尚可喜,汉族,投降前为关宁军皮岛总兵毛文龙麾下副将,带军民万余人投降;投降后初封智顺王,后改封平南王。康熙十五年被其子尚之信逼迫而死。
祖大寿,汉族,李成梁管家祖承训之子,李家衰落后辽东最大的地主家族,吴三桂之娘舅。投降前为大明辽东军总兵,先是被围大凌河投降,再是被围锦州投降。投降后授汉军正黄旗总兵,跟随清军入关。
祖大乐,汉族,祖大寿之堂弟,投降前为关宁军副将,松锦之战后投降;投降后无记载。
祖大弼,汉族,祖承训次子,祖大寿之弟,投降前为关宁军副将,松锦之战后投降;顺治时授散秩内大臣,隶属汉军镶黄旗。
祖泽远,汉族,祖大寿从子,投降前为关宁参将,松锦之战后投降;投降后战功卓著,官至湖广四川总督,一个人管半个南方,爵位为得世职一等阿达哈哈番。
祖可法,汉族,祖大寿养子,大凌河之战中作为祖大寿的人质被扣在后金营中,祖大寿降而复叛后归降后金。皇太极对其信任有加,授汉军正黄旗副都统。后跟从睿亲王多尔衮入关,战功卓著,封为左都督,充任镇守湖广的总兵。
祖泽润,汉族,祖大寿从子,投降前为大明锦州副将;投降后战功卓著,为汉军正黄旗固山额真。
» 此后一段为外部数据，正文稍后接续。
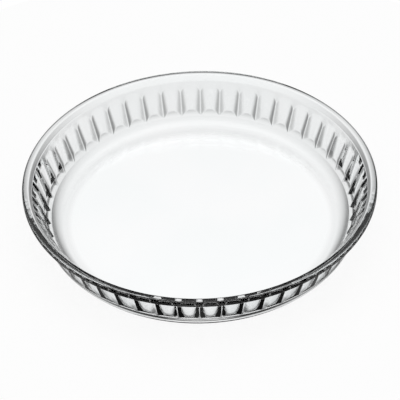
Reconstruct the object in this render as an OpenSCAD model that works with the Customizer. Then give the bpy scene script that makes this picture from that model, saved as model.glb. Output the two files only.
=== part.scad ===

吴三凤,汉族,吴三桂长兄,投降前为辽东军参将,大凌河之战后投降;
张存仁,汉族,投降前为辽东军副将,大凌河之战后投降;投降后因其文武兼备,备受多尔衮赏识,先后任兵部尚书、直隶三省总督,爵位为一等精奇尼哈番。
洪承畴,不介绍了;吴三桂,不介绍了。
东北黑龙江流域的索伦诸部,也是八旗军的重要组成部分。
雅克萨原住民,达斡尔族博穆博果尔叛逃,皇太极北伐,一次性抢回来近5000人;
尼布楚原住民,茂明安蒙古人,一千余户南下,加入后金;
索尼的赫舍里氏、沙尔虎达的瓜尔佳氏等等,之前都不是建州女真,都是从北边过来的。
真正的建州女真,能凑出一万壮丁,就顶天了。